Meal Costs and Local Price Realities
Vancouver can be generous in flavour and less generous in pricing. Waterfront districts, event-heavy evenings and high-demand weekends can all push meal costs upward. That does not make the city unfriendly to visitors. It simply means timing and neighbourhood choice affect value more than many travellers expect.
If you want a strong experience without paying primarily for location, it helps to move with the city rather than against it. The best dinner is not always the one nearest the obvious landmark.
Neighbourhood Meal Rhythms
- Downtown: quick bites, fine dining and late-night options
- Gastown: historic charm with chef curiosity
- Yaletown: polished dinners and patio culture
- Robson Street: global casual dining in motion
- Main Street: indie flavour and neighbourhood favourites
- Kitsilano: relaxed bistros and beachside brunch energy
- Richmond: deeply established Asian food corridor
One of the most common visitor mistakes is assuming walk-ins will always work out. In Vancouver, that approach can succeed sometimes, but not reliably in the districts and hours most people actually want.
Reservations, Walk-Ins and Queues
Planning matters more in Vancouver than visitors often assume. Match nights fill patios early. Weekend brunch bookings disappear fast.

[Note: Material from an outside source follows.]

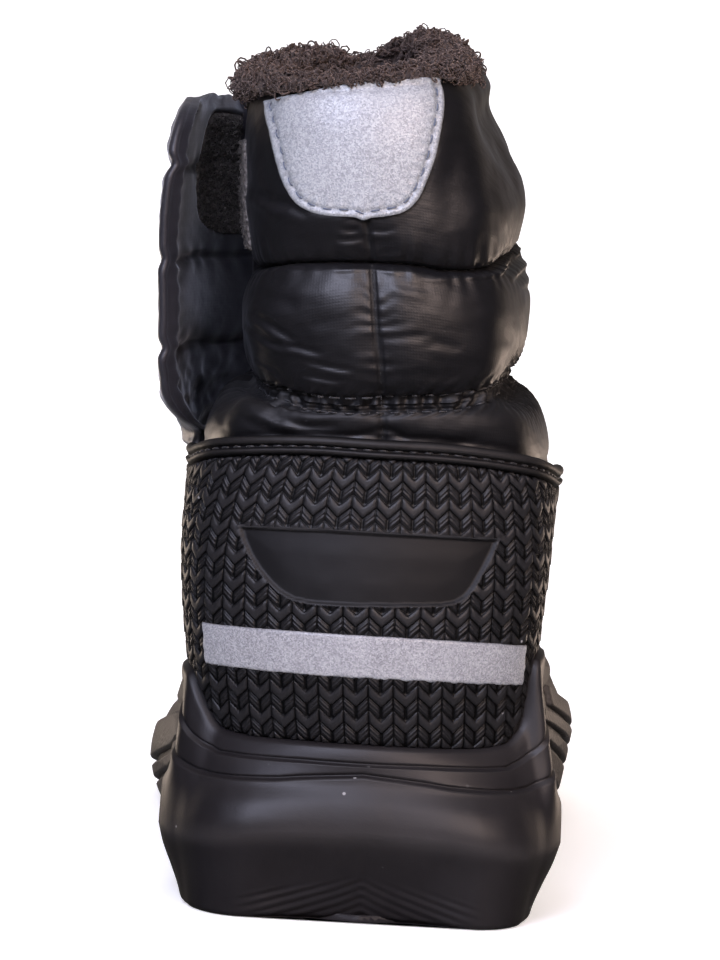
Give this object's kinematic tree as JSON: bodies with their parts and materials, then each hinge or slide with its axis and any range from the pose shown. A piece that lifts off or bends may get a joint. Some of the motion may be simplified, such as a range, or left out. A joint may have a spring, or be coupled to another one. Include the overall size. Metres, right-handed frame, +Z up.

Popular neighbourhoods can become busy without much warning, especially when the weather cooperates. Larger groups should nearly always book ahead.
At the same time, it is worth leaving room for accidental meals. Some of the city’s most memorable dining moments happen because you changed direction, followed a local recommendation or walked into a place you had not intended to find.
In Vancouver, the Meal Begins at the Table and Continues on the Street
Vancouver’s restaurant culture is not a checklist. It is a lived menu shaped by weather, neighbourhood mood, transit timing, waterfront air and the kind of conversation that keeps going after the plates are cleared. When you walk back out into the city — wind moving in, lights reflecting on pavement, dinner still lingering in the evening — that is when Vancouver’s food story often feels most complete.